_Stated task_
Stop after the line that contains "return t * t * (3 - 2 * t)"; until then, restate each line of the entries word for word from the very first.

_Stored data_

________________________________________

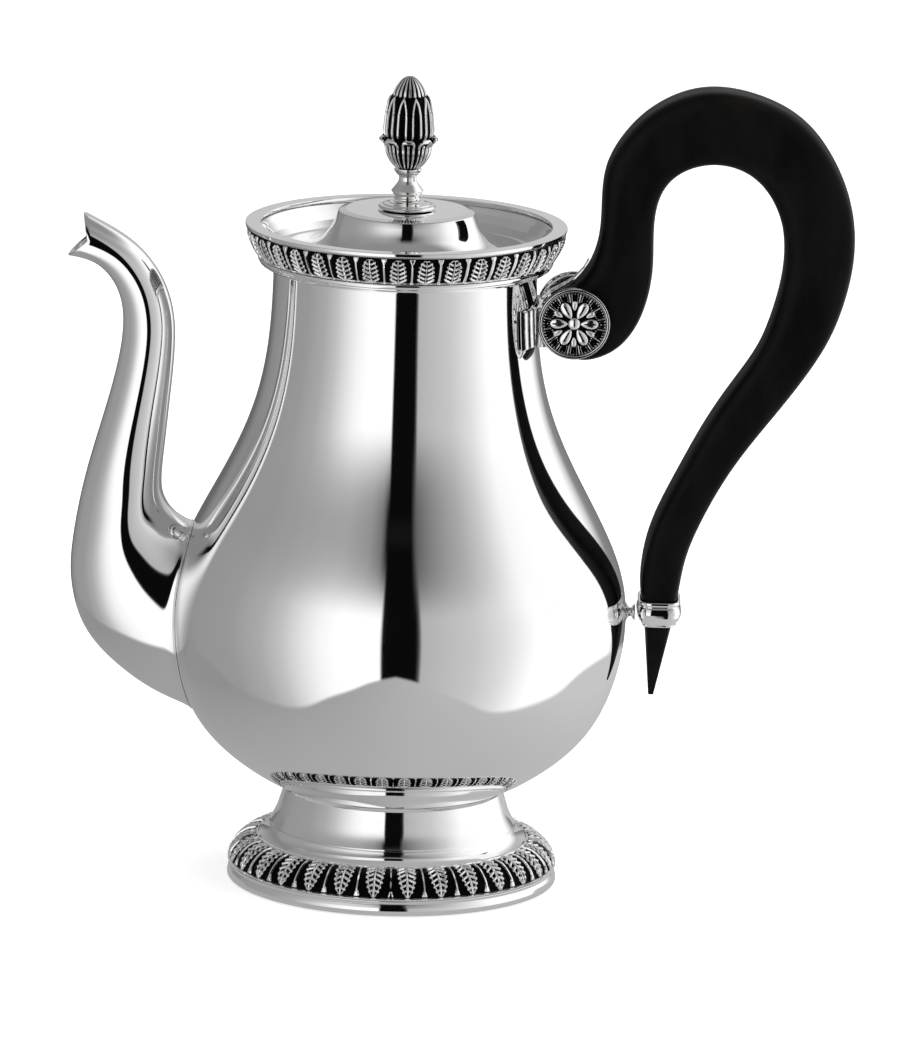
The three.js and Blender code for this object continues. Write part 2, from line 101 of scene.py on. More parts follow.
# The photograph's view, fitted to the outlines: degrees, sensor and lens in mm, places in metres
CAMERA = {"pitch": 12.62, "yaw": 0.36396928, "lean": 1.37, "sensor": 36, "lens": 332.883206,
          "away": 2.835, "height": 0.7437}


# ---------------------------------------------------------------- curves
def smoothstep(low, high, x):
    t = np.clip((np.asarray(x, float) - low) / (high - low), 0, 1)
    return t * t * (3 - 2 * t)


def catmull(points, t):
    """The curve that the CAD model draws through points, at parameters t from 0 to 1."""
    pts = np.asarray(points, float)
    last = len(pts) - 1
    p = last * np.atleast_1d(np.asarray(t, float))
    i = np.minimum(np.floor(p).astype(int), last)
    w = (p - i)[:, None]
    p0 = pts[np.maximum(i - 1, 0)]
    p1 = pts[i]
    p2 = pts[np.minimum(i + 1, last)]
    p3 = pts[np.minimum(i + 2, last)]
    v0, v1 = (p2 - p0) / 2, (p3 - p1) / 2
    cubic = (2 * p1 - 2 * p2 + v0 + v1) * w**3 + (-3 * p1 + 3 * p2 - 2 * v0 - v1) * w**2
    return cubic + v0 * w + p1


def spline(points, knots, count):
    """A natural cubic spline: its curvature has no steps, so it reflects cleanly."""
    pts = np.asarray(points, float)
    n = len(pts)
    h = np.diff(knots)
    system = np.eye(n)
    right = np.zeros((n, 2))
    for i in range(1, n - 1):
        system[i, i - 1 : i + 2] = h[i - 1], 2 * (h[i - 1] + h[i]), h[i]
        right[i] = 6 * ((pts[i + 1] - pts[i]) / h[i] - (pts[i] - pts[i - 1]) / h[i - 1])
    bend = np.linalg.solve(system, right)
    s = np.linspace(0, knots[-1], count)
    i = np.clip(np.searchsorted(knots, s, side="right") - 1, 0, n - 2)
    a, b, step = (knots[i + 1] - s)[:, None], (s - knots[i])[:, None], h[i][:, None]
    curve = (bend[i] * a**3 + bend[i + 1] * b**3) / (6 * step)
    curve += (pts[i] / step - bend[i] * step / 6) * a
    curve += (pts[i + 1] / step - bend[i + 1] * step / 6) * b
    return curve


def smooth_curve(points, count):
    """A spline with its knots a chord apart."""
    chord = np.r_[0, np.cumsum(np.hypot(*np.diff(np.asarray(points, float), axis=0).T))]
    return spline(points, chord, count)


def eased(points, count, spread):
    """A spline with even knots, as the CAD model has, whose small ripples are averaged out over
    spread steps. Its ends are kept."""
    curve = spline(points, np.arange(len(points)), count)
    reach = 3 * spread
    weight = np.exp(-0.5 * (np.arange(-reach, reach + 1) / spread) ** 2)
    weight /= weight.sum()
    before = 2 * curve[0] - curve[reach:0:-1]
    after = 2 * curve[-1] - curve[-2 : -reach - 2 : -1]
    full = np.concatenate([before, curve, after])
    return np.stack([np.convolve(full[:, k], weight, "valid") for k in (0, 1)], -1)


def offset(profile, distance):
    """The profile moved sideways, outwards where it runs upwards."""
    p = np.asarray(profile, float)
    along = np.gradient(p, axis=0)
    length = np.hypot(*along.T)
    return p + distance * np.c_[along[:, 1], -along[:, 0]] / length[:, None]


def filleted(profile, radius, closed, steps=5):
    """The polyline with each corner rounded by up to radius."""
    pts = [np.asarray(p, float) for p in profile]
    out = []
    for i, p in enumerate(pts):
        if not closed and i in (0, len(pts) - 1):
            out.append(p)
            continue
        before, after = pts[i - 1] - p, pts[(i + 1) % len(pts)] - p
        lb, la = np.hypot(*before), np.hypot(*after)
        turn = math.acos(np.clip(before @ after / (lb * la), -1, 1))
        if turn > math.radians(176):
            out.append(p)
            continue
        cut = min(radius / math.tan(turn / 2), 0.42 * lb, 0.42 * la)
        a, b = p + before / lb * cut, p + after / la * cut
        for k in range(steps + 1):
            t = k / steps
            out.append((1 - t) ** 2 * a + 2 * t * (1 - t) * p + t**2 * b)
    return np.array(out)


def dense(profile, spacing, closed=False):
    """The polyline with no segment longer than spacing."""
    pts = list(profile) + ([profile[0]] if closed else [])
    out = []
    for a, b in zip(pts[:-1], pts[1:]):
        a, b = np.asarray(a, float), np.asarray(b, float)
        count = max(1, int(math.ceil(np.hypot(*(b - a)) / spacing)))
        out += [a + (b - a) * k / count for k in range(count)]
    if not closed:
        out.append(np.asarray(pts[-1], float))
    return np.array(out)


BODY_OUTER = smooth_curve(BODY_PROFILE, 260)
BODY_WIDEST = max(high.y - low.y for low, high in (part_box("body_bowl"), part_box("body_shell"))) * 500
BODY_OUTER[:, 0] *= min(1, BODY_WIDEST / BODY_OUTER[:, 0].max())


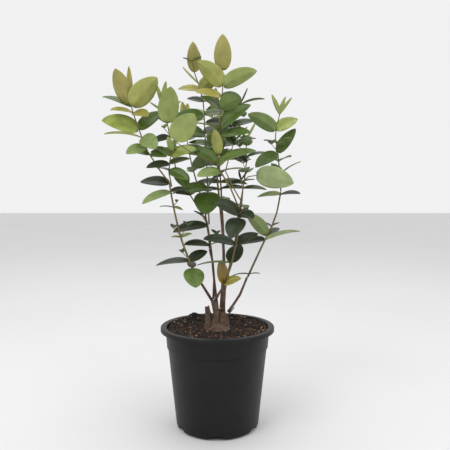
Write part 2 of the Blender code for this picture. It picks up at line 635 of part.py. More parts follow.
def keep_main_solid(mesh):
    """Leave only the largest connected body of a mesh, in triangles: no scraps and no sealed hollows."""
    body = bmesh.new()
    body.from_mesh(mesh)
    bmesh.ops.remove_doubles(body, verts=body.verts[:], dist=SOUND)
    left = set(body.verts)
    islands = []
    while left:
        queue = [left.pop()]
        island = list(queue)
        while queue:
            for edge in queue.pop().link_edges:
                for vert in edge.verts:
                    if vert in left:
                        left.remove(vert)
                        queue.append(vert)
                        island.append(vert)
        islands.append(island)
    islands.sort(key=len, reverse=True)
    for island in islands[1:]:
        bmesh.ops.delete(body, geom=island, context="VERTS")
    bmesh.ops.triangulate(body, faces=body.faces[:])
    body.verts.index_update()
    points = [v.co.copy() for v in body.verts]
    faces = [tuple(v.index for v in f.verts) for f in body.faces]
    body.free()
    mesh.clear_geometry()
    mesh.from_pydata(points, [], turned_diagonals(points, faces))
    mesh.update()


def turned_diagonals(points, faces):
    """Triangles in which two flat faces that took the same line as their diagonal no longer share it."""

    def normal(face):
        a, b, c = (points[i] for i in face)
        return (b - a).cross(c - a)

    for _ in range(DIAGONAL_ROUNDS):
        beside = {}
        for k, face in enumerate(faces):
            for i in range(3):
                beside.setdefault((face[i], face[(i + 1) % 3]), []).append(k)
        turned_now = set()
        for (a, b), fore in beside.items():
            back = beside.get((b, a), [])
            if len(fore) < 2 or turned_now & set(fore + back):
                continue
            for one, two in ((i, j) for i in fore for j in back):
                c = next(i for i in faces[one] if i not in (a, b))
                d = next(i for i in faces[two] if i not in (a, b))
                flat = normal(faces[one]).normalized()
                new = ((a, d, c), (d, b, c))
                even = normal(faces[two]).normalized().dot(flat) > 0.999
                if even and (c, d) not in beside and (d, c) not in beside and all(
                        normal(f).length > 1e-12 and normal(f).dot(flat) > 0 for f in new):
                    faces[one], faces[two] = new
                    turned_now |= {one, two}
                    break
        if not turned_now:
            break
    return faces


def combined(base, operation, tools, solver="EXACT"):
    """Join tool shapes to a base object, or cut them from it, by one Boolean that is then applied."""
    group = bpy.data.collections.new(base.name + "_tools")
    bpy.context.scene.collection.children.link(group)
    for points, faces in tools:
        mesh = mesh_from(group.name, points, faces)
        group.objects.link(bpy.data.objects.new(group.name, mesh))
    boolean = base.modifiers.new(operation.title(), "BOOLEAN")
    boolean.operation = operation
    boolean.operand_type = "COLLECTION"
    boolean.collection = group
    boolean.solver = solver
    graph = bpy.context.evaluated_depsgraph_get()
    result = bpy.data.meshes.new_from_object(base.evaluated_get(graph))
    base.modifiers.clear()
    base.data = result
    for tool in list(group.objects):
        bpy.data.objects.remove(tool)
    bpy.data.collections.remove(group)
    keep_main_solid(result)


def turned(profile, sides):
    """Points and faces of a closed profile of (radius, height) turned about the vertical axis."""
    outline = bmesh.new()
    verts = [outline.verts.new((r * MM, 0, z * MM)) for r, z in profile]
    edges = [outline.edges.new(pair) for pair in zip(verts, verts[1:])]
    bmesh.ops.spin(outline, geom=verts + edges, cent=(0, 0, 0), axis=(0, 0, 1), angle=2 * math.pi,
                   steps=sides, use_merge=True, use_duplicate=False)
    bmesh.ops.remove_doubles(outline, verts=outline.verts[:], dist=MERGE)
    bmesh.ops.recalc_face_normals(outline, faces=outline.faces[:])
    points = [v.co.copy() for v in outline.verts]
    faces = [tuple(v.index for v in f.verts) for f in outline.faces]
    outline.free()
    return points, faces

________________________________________

_Solution_
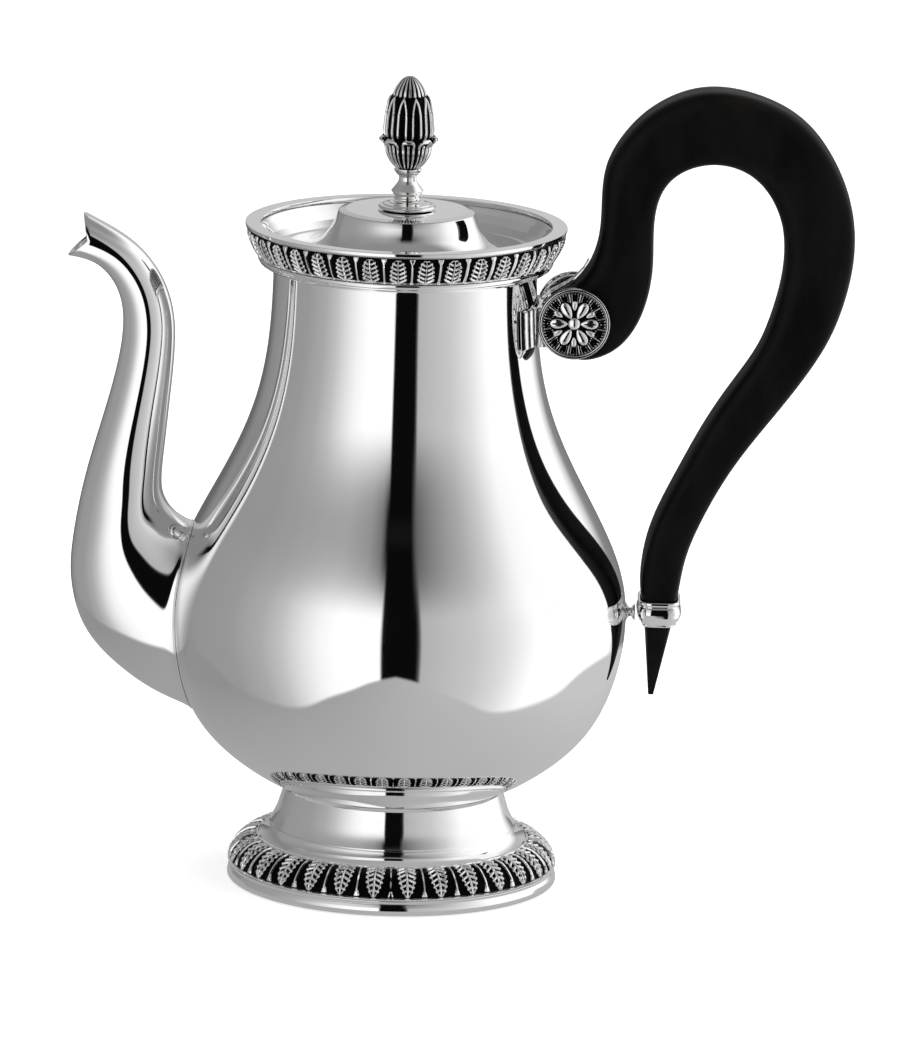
The three.js and Blender code for this object continues. Write part 2, from line 101 of scene.py on. More parts follow.
# The photograph's view, fitted to the outlines: degrees, sensor and lens in mm, places in metres
CAMERA = {"pitch": 12.62, "yaw": 0.36396928, "lean": 1.37, "sensor": 36, "lens": 332.883206,
          "away": 2.835, "height": 0.7437}


# ---------------------------------------------------------------- curves
def smoothstep(low, high, x):
    t = np.clip((np.asarray(x, float) - low) / (high - low), 0, 1)
    return t * t * (3 - 2 * t)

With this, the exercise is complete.